コロナとウソに汚染されたアメリカ大統領選挙
「私が話しているんです。」カマラ・ハリス
奇しくも日米の権力者が相次いで病気になった。安倍さんが辞めてから元気にみえるのは、政権移譲がうまくいった計画辞任だったからだろう。一方、トランプ大統領のコロナ感染は計画的ではなかった。
ニュース速報をネットで見た時はフェイクだと思った。直前に「ディープフェイク技術で女優のポルノ映像作者が逮捕」というニュースがあったせいだ。しかし、多くの日本人は、彼が今まで感染しなかった方に驚いていたのだから、「やっぱりね」つまり必然だった。
その後の、大統領の感染経緯と病状が良く分からないのは、真実が報道されても、前後に嘘がたくさん報道され、何が本当なのか分らなくするためだ。これが今のアメリカである。現職大統領が自らのコロナ対策ルールに違反した早すぎる退院劇は焦りの表れだが、その口で『法と秩序』を訴えるのだからアメリカ社会の劣化が現れている。「陰性になった」という報道が無いから、まだ陽性なのだろう・・・。

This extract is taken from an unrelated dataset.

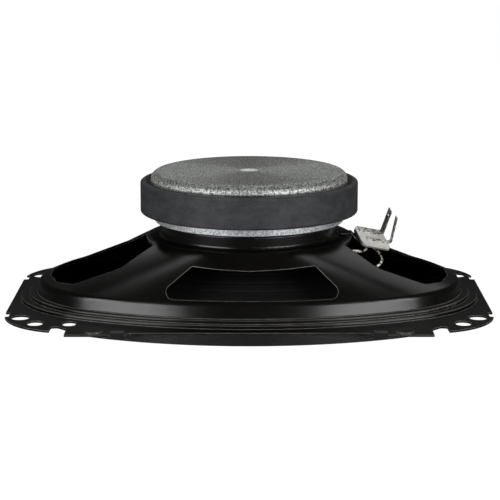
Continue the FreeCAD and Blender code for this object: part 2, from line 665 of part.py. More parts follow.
def make_board():
    for name, high, low in (("terminal_board", "0", "board_thick"),
                            ("board_backing", "0-board_thick", "backing_thick")):
        body = new_body(name)
        end, side = "board_long/2", "board_wide/2"
        corners = [("0-" + end, "0-" + side), (end, "0-" + side), (end, side), ("0-" + end, side)]
        plate = outline(body, name + "_outline", "XY_Plane", corners, high + "-(" + low + ")",
                        {0: "2.2", 1: "1.2", 2: "1.2", 3: "3.5"})
        pad(body, plate, low)
        holes = [(str(RIVET_U), str(row), "eye_r") for row, *_ in LUGS.values()]
        cut(body, circles(body, name + "_holes", high + "-(" + low + ")", *holes), low)
        body.Placement = board_frame()


def make_lugs():
    """Blades bent up from flat feet on the board, held by hollow rivets."""
    for name, (row, start, bend, wide, high, lean) in LUGS.items():
        body = new_body(name)
        thick = "lug_thick"
        profile = outline(body, name + "_profile", "XZ_Plane",
                          [(f"{start}", "0"), (f"{bend}+{thick}", "0"),
                           (f"{bend}+{thick}-{lean}", f"{high}"), (f"{bend}-{lean}", f"{high}"),
                           (f"{bend}", thick), (f"{start}", thick)],
                          rounds={1: "1.3", 4: "0.8"})
        pad(body, profile, f"{wide}", midplane=True)
        eye = circles(body, name + "_eye", "0", (str(RIVET_U), "0", "eye_r"))
        cut(body, eye, thick)
        if wide > 4:
            slit = circles(body, name + "_blade_hole", f"{bend}-1", ("0", f"{high}-3.2", "0.9"),
                           role="YZ_Plane")
            cut(body, slit, "lug_thick+2")
        body.Placement = board_frame() * FreeCAD.Placement(vec(0, row, 0), FreeCAD.Rotation())
    rivets = []
    for name, (row, *_) in LUGS.items():
        low = "0-board_thick-backing_thick"
        rivet = turned("rivet_of_" + name, [("0.4", low + "-0.7"), ("1.6", low + "-0.3"),
                                            ("1.6", low), ("eye_r-0.02", low),
                                            ("eye_r-0.02", "lug_thick"), ("1.3", "lug_thick"),
                                            ("1.15", "lug_thick+0.4"), ("0.4", "lug_thick+0.5")])
        rivet.Placement = board_frame() * FreeCAD.Placement(vec(RIVET_U, row, 0),
                                                            FreeCAD.Rotation())
        rivets.append(rivet)
    group("lug_rivets", rivets)


def group(name, members):
    """Identical fasteners as one node."""
    together = doc.addObject("Part::Compound", name)
    together.Label = name
    together.Links = members
    return together


def make_bracket():
    """Twisted steel tongue, welded to the neck's shelf, that carries the board."""
    frame = board_frame()
    depth = -size("board_thick+backing_thick")
    half = 4.0
    shelf = size("shelf_top")
    thick = 0.8

    def across(left, right, low, high):
        corners = [left + low, right + low, right + high, left + high]
        return Part.makePolygon(corners + corners[:1])

    def on_shelf(x):
        return across(vec(x, -half), vec(x, half), vec(0, 0, shelf), vec(0, 0, shelf + thick))

    def under_board(u):
        left = frame.multVec(vec(u, -half, depth - thick))
        right = frame.multVec(vec(u, half, depth - thick))
        rise = frame.Rotation.multVec(vec(0, 0, thick))
        return across(left, right, vec(0, 0), rise)

    sections = [on_shelf(46.2), on_shelf(52.0), under_board(-7.9), under_board(-4.6)]
    bracket = doc.addObject("Part::Feature", "board_bracket")
    bracket.Label = "board_bracket"
    bracket.Shape = Part.makeLoft(sections, True, True)


# ---------------------------------------------------------------- leads

LEAD_ROUTES = {
    "lead_negative": [(60.42, -1.18, 32.93), (59.65, -2.35, 30.5), (57.4, -4.2, 29.6),
                      (52.6, -7.2, 31.0), (47.8, -10.2, 29.4), (43.0, -13.8, 28.6),
                      (38.9, -17.6, 26.6), (37.5, -18.6, 24.0)],
    "lead_positive": [(58.7, 7.2, 35.8), (59.2, 6.2, 33.4), (62.4, 3.4, 31.0),
                      (66.0, 0.6, 28.9), (67.6, -2.9, 26.2), (67.0, -6.4, 24.1),
                      (64.4, -9.4, 22.9), (60.2, -11.6, 22.6), (57.4, -12.3, 19.8)],
}
EYELETS = ((37.4, -18.7), (57.3, -12.4))


def lead_path(name, points):
    """Straight runs joined by tangent arcs, each as large as its two runs allow."""
    corners = [vec(*point) for point in points]
    edges = []
    start = corners[0]
    for before, corner, after in zip(corners, corners[1:], corners[2:]):
        into = (corner - before).normalize()
        out = (after - corner).normalize()
        turn = into.getAngle(out)
        setback = 0.45 * min((corner - before).Length, (after - corner).Length)
        radius = setback / math.tan(turn / 2)
        first = corner - into * setback
        last = corner + out * setback
        inward = (out - into).normalize()
        sagitta = setback * math.cos(turn / 2) * math.tan(turn / 4)
        middle = (first + last) * 0.5 - inward * sagitta
        edges.append(Part.makeLine(start, first))
        edges.append(Part.Arc(first, middle, last).toShape())
        print(f"{name}: radius {radius:.1f} mm, turn {math.degrees(turn):.0f} degrees")
        start = last
    edges.append(Part.makeLine(start, corners[-1]))
    return Part.Wire(edges)


def make_leads():
    radius = size("lead_d") / 2
    for name, points in LEAD_ROUTES.items():
        path = lead_path(name, points)
        heading = vec(*points[1]) - vec(*points[0])
        ring = Part.Wire(Part.makeCircle(radius, vec(*points[0]), heading))
        tube = path.makePipe(Part.Face(ring))
        ratio = tube.Volume / (math.pi * radius**2 * path.Length)
        print(f"{name}: length {path.Length:.1f} mm, volume over section times length {ratio:.4f}")
        lead = doc.addObject("Part::Feature", name)
        lead.Label = name
        lead.Shape = tube


def make_eyelets(cone):
    """Small crimped rings where the leads pass through the cone."""
    members = []

    def cone_back(x, y):
        probe = Part.makeLine(vec(x, y, size("cone_low")), vec(x, y, size("cone_high")))
        return cone.Shape.common(probe).BoundBox.ZMax

    for index, (x, y) in enumerate(EYELETS):
        low = cone_back(x, y)
        normal = vec(low - cone_back(x + 1, y), low - cone_back(x, y + 1), 1)
        eyelet = turned(f"eyelet_{index}", [("0.6", "0.05"), ("2", "0.05"), ("2", "0.4"),
                                            ("1.3", "0.8"), ("0.6", "0.8")])
        eyelet.Placement = FreeCAD.Placement(vec(x, y, low), FreeCAD.Rotation(Z_UP, normal))
        members.append(eyelet)
    group("cone_eyelets", members)


# ---------------------------------------------------------------- assembly

def build():
    make_basket()
    make_front_ring()
    make_magnet_system()
    cone = make_cone()
    make_surround()
    make_spider()
    make_voice_coil()
    make_post()
    make_tweeter_case()
    make_tweeter_motor()
    make_capacitor()
    make_board()
    make_lugs()
    make_bracket()
    make_leads()
    doc.recompute()
    make_eyelets(cone)
    doc.recompute()


def pieces():
    """The objects that are sub-parts: bodies, compounds and plain shapes, but no group members."""
    kinds = ("PartDesign::Body", "Part::Compound", "Part::Feature")
    grouped = [member for item in doc.Objects if item.TypeId == "Part::Compound"
               for member in item.Links]
    return [item for item in doc.Objects if item.TypeId in kinds and item not in grouped]


def check_and_write():
    for item in doc.Objects:
        if "Invalid" in item.State or "Error" in item.State:
            raise RuntimeError(f"{item.Name} failed: {item.State}")
    os.makedirs("parts", exist_ok=True)
    for piece in pieces():
        if piece.Shape.isNull() or not piece.Shape.isValid():
            raise RuntimeError(f"{piece.Label} has a bad shape")
        box = piece.Shape.BoundBox
        print(f"{piece.Label}: {len(piece.Shape.Solids)} solids, {piece.Shape.Volume:.1f} mm3, "
              f"z {box.ZMin:.2f} to {box.ZMax:.2f}")
        piece.Shape.exportStep(f"parts/{piece.Label}.step")


build()
check_and_write()
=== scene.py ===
import json
import math
import random

import bmesh
import bpy
import numpy as np
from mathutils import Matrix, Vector


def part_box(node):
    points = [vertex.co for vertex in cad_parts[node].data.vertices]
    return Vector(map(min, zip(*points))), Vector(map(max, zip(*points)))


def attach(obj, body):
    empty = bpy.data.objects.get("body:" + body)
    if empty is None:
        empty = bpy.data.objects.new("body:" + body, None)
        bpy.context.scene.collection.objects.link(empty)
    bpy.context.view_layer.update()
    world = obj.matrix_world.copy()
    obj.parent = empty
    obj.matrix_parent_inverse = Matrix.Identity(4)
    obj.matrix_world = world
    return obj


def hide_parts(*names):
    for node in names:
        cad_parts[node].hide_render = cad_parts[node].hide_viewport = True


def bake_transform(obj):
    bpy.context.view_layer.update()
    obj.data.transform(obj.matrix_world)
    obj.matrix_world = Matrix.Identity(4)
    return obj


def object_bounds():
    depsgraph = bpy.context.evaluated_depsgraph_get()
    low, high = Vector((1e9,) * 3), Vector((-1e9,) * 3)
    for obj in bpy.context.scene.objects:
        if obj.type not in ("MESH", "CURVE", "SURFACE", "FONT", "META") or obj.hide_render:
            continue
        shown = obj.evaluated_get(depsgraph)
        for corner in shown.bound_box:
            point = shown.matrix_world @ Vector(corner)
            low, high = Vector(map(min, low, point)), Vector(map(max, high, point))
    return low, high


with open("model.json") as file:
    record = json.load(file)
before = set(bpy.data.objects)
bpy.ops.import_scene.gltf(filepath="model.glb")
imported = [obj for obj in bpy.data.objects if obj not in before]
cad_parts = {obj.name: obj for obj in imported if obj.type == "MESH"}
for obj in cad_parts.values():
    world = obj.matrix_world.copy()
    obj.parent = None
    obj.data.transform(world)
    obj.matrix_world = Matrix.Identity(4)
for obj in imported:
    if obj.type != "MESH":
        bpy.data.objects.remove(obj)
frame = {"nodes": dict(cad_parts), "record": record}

# Oval two-way car speaker, lying face down. Metres; +Z towards the magnet, X along the oval.

CAD_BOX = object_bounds()
MM = 0.001
NODES = frame["nodes"]
SCENE = bpy.context.scene


# ---------------------------------------------------------------- materials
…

そうなると、トランプ氏が壇上で大声で「俺はコロナに勝った」と近づき、後ずさりするバイデン氏をテレビで「チキン」呼ばわり、というシーンは杞憂になった。
現職の副大統領ペンス氏VS 元カルフォルニア州検事総長ハリス氏
大統領候補の討論会が荒れたために、こちらの討論会はまあ正常に行われた。予想はハリス氏がペンス氏を攻撃的に質問攻めするとあった。「ホワイトハウスの危機管理もできない人に国を任せられない」という風に攻めるかと思いきや、笑みを絶やさずカメラ目線で語るから意外だった。
討論後に配偶者が壇上に昇ったが、ペンス夫人がマスクをしないのは会場ルールに反するらしい。どうやら、人前でマスクをするのが敗者の姿とみる人がいるのだ。ネットで在米日本人が、アメリカの感染者数が多い理由を、不衛生と教育の低さだと嘆いていたのを想い出した。実際、この日、ペンス副大統領の頭にハエが止まっていた。
早口の同時通訳を聞いたが討論会は引き分けに見えた。しかしアメリカでの評価はハリス氏優位と伝える記事が多かった。
ところで、「私が話しているんです。」(BBC)というハリス氏の言葉。確かに中継で何度か見聞きしたが、私が感じた以上に女性たちに大きな共感を生んだらしい。
「副大統領、私が話しているんです」と、ハリス議員はほほ笑みながらたしなめた。「よろしければこのまま続けさせてください。そうすれば、会話ができます」。
つまり、男性中心の組織や家庭にいる女性にとって、この姿は「自分もそうだったわ」とジェンダー(社会的性差)を思わせる効果があったという。そして、ペンス氏に対して注意ではなく、お願いの言葉を使ったのは計算づくだったと記事では書いていた。
今回の司会は女性だった。前回の司会者のように相手の発言を遮る候補者を注意することは無かった(と思う)。そもそも討論会の運営が未熟すぎだ、マイクoffと持ち時間制を導入すればよい。